Drie jaar geleden viel bijna iedereen over de Duitse filosoof Peter
Sloterdijk heen, omdat hij in genetische manipulatie (auslesen) eindelijk
een effectief middel zag om het klassieke humanistische ideaal van de
opvoeding (Bildung, lesen) te realiseren, in de tijd dat de jeugd niet
meer leest! Ook de recente biologische psychiatrie die met steeds betere
psychofarmaca en chirurgische ingrepen mensen minder psychisch kan laten
lijden wordt niet door iedereen van harte verwelkomd. Hoe dichter iets bij
de mens komt, des te huiveriger ervoor, ook al is het profijt ervan des te
groter?

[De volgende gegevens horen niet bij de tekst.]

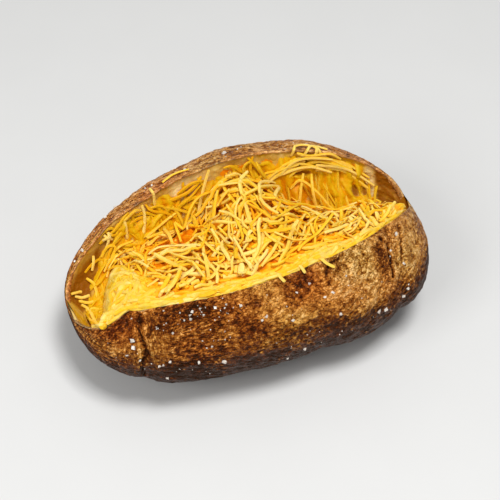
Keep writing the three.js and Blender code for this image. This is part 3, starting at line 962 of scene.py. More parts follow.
class MakeFlesh(bpy.types.Operator):
    """Makes the crumb inside the skin, with a rough torn face"""

    bl_idname = "potato.flesh"
    bl_label = "Flesh"

    def execute(self, context):
        t = 0.992 * even_stations(FLESH_STATIONS)[:, None]
        share = np.linspace(0.004, 0.996, FLESH_TOP)[None, :]
        top = flesh_point(t, share)
        normals = grid_normals(top)
        if normals[FLESH_STATIONS // 2, FLESH_TOP // 2, 2] < 0:
            normals = -normals
        x, across = top[..., 0], share * ACROSS + 0 * t
        torn = 0.8 * rough(top, 6, 51, 4) + 0.35 * grain(top, 1.4, 55)
        film_end = np.interp(-x, *FILM_AT_THIN_END)
        bare_wall = smoothstep(-x, 47, 53) * (1 - smoothstep(across, film_end + 2, film_end + 6))
        edge = np.sin(math.pi * share)
        sunk = 0.3 * (1 - smoothstep(edge, 0, 0.12))
        relief = 0.8 * torn * (1 - 0.25 * bare_wall) * smoothstep(edge, 0, 0.2) - sunk
        top = top + normals * (relief * taper(t, 10))[..., None]
        under = np.linspace(0, 1, FLESH_UNDER)[None, :]
        angle = lerp(near_lip_angle(t), far_lip_angle(t) + 2 * math.pi, under)
        wall = skin_point(t, angle)
        inset = 0.6 + 1.6 * smoothstep(np.minimum(under, 1 - under), 0, 0.04)
        wall = wall - outward(wall) * (inset * taper(t, 12))[..., None]
        rings = np.concatenate([top, wall], 1)
        flat = in_plane(x, across)
        stain = 0.85 + 0.3 * rough(flat, 8, 57)
        stain = stain - 0.8 * patch(x, across, -11, 5, 9, 5) - 0.3 * patch(x, across, -33, 6, 7, 4)
        stain = stain - 0.8 * smoothstep(across, 66, 69) - 0.9 * bell(x, 58.5, 1.6)
        # The crumb in the holes of the film is given the dark bare-wall colour: painted shade in the
        # holes.
        brown = np.maximum(bare_wall * smoothstep(across, 2, 9), 0.9 * film_holes(x, across))
        brown = brown + 0.3 * grain(flat, 3, 59) * bare_wall
        fat_end = 0.95 * smoothstep(x, 59.5, 61.5) + 0.4 * grain(flat, 3, 58) * (x > 60)
        brown = np.maximum(brown, fat_end)
        values = {"stain": np.clip(stain, 0, 1), "brown": np.clip(brown, 0, 1)}
        walled = {key: np.concatenate([v, 0 * wall[..., 0]], 1) for key, v in values.items()}
        piece = lofted("flesh", rings, **walled)
        finished(piece, "potato_flesh", flesh_material(context.scene.potato_colours), "potato")
        return {"FINISHED"}


# ---- Cheese ----


def melting(x, across):
    """1 where the cheese has melted together, 0 where it still lies in shreds."""
    flat = in_plane(x, across)
    stray = 3.5 * grain(flat, 9, 68)
    near_start = 55 - 4 * bell(x, 24, 20) + 6 * smoothstep(x, 30, 40)
    near_band = smoothstep(across + stray, near_start, near_start + 6)
    left_start = 34 - 13 * smoothstep(-x, 42, 50)
    left = smoothstep(across + stray, left_start, left_start + 10)
    left = smoothstep(-x + 1.2 * stray, 33, 43) * left
    slope = 0.25 * (x - 20)
    film = smoothstep(x, 18, 26) * (1 - smoothstep(across, 20 + slope, 28 + slope))
    end = 0.8 * smoothstep(x, 52, 62)
    return np.clip(near_band + left + film + end, 0, 1)


# How far the film reaches up the wall at the thin end: values of -x and of across.
FILM_AT_THIN_END = (42, 47, 51, 55, 58, 62, 64, 66, 70), (4, 5, 9, 13, 17, 23, 26, 28, 24)


def film_edge(x):
    """The uneven line, as across, to which a film of melted cheese runs up the far wall."""
    line = in_plane(x, 0 * x)
    edge = 2.6 + 1.8 * grain(line, 7, 81) + 1.0 * grain(line, 2.6, 82)
    edge = edge + 5 * bell(x, -13, 6) + 3 * bell(x, -33, 5) - 0.6 * smoothstep(x, 22, 30)
    foot = foot_share(x) * ACROSS
    edge = lerp(np.minimum(edge, foot), foot, smoothstep(x, 56, 59.5))
    thin_end = np.interp(-x, *FILM_AT_THIN_END) + 1.6 * grain(line, 4, 83)
    return lerp(edge, np.minimum(thin_end, foot), smoothstep(-x, 42, 47))


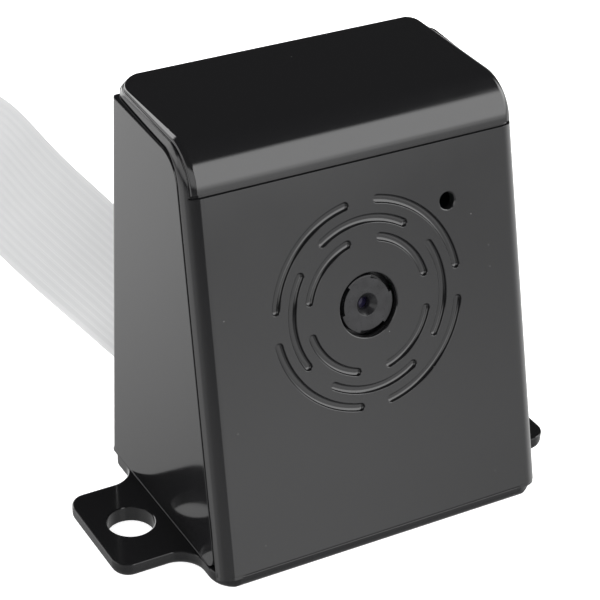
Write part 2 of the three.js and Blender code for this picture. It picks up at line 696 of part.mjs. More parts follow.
const wedgeCameraCase = new THREE.Group();
wedgeCameraCase.add(
  piece("front_shell", frontShell(), blackGloss()),
  piece("rear_cover", rearCover(), blackGloss()),
  boardAssembly(),
  piece("ribbon_cable", ribbonCable(), material(0xe4e5e6, 0.4)),
  farStiffener(),
);

export default wedgeCameraCase;
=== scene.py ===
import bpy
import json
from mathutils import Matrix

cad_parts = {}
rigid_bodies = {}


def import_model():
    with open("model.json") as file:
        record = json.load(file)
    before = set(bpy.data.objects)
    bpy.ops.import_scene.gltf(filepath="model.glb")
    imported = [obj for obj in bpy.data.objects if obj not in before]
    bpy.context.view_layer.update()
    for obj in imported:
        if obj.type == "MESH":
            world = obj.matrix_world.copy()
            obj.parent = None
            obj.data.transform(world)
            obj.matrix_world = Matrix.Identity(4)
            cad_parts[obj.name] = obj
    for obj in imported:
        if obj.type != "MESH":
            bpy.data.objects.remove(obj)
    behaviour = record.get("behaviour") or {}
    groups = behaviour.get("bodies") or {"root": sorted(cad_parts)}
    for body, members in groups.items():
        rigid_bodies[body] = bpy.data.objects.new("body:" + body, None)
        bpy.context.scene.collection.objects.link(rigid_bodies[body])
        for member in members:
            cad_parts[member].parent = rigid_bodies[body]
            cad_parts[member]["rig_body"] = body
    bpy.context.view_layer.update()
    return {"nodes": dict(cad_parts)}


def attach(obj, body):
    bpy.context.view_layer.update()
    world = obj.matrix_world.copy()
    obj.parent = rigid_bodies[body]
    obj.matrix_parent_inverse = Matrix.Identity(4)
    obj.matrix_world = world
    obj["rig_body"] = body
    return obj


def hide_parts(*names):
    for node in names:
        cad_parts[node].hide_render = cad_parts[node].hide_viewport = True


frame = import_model()

import json
import math

import bmesh
import bpy
from mathutils import Matrix, Vector

# Shapes are built in millimetres and brought to metres once, by finish_piece.
MM = 0.001
RAD = math.pi / 180

# ---- Driving dimensions, in millimetres ----
# They are the CAD model's, except that the seam, the rim, the corners, the foot, the gaps and the edges
# of holes and grooves are finer here.

HALF_WIDTH = 22.3
HEIGHT = 49.9
FRONT_Y = -15.2
SLOPE = 15.4 * RAD
DRAFT = 1.6 * RAD
BASE_THICK = 2.15
WALL = 1.0
TOP_THICK = 1.3
TOP_THICK_BACK = 0.55
TOP_BACK = 17.7
BASE_BACK = 13.9
SEAM_Z = 45.4
SEAM_STEP = 0.13  # the cap stands proud of the front by this much
SEAM_EDGE = 0.14
SEAM_LIP = 0.12
SEAM_Y_END = -1.2  # the seam runs only in front of this
SEAM_GROOVE = (0.26, 0.34)  # width and depth across the front
RIM_GROOVE = (0.08, 0.12)
CROWN_R = 5.5
RIM_R = 2.2
RIM_DEPTH = 1.75  # how far the front's rounded sides reach back
RIM_LIP = 0.7  # thickness of what reaches back behind the wall
TOP_CORNER_LEFT_R = 4.0
TOP_CORNER_RIGHT_R = 1.8
TOP_EDGE_R = 0.3
EDGE = 0.12  # rounding of the shell's thin edges
PLATE_PROUD = (0.03, 0.02)  # the base plate stands out past the sides and the front
BASE_FRONT_R = 3.5
BASE_BACK_R = 1.2
BASE_UNDER_R = 1.6
FOOT_R = 1.1
GAP = 0.3
TOP_GAP = 0.1
FOOT_GAP = 0.06
FRONT_GAP = 0.12
FOOT_BEAD = 0.07  # the rear cover's foot stands proud by this much
EAR_X = 26.7
EAR_TIP_LEFT = 31.8
EAR_TIP_RIGHT = 28.9
EAR_HALF = 7.5
EAR_R = 3.0
EAR_CORNER_R = 2.2
EAR_HOLE_R = 2.87
LENS_V = 28.1
LENS_HOLE_R = 3.75
LENS_HOLE_EDGE = 0.16
LED_X = 11.2
LED_V = 37.7
LED_HOLE_R = 0.95
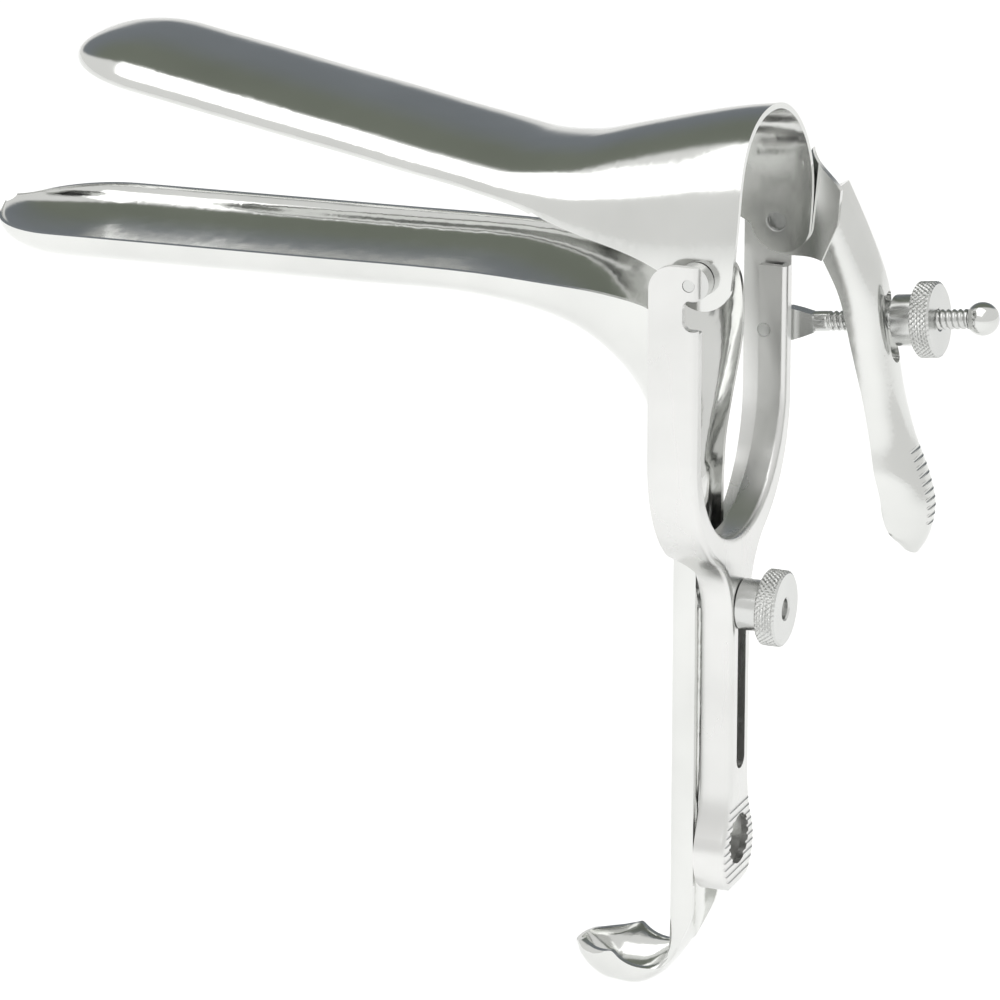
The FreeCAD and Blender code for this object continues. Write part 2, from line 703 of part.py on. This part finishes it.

Geen ethische bezwaren meer tegen vliegen, tegen een bril of
kunstgebit, tegen verdoving bij de tandarts – een hot ethisch item in de
19e eeuw – , tegen regulering van de voortplanting? Maar de
wetenschap en techniek staan nooit stil. De menselijke “geest” is aan
de beurt, en daarmee eindelijk ook de werkelijke maakbaarheid van de
maatschappij, van menselijk samenleven?
Tot slot: de post-moderne filosofie (ca. 1980) zag in de filosofie zelf,
in de metafysica, het Icarus-thema terug. De Franse filosoof Derrida
bekritiseert de filosofische overmoed van de Grote Verhalen, van het De
Waarheid in pacht menen te hebben. Is de mens niet te eindig en te
historisch bepaald om zo hoog te kunnen vliegen? Wanneer deze vraag echter
met een stellig ja wordt beantwoord, valt de postmodernist in de kuil die
hij voor een ander had gegraven. De echte scepticus kan niet zeggen:
“niets is zeker”, maar wel “niets is zeker en misschien zelfs dat
niet”. De tijd zal het – misschien – leren!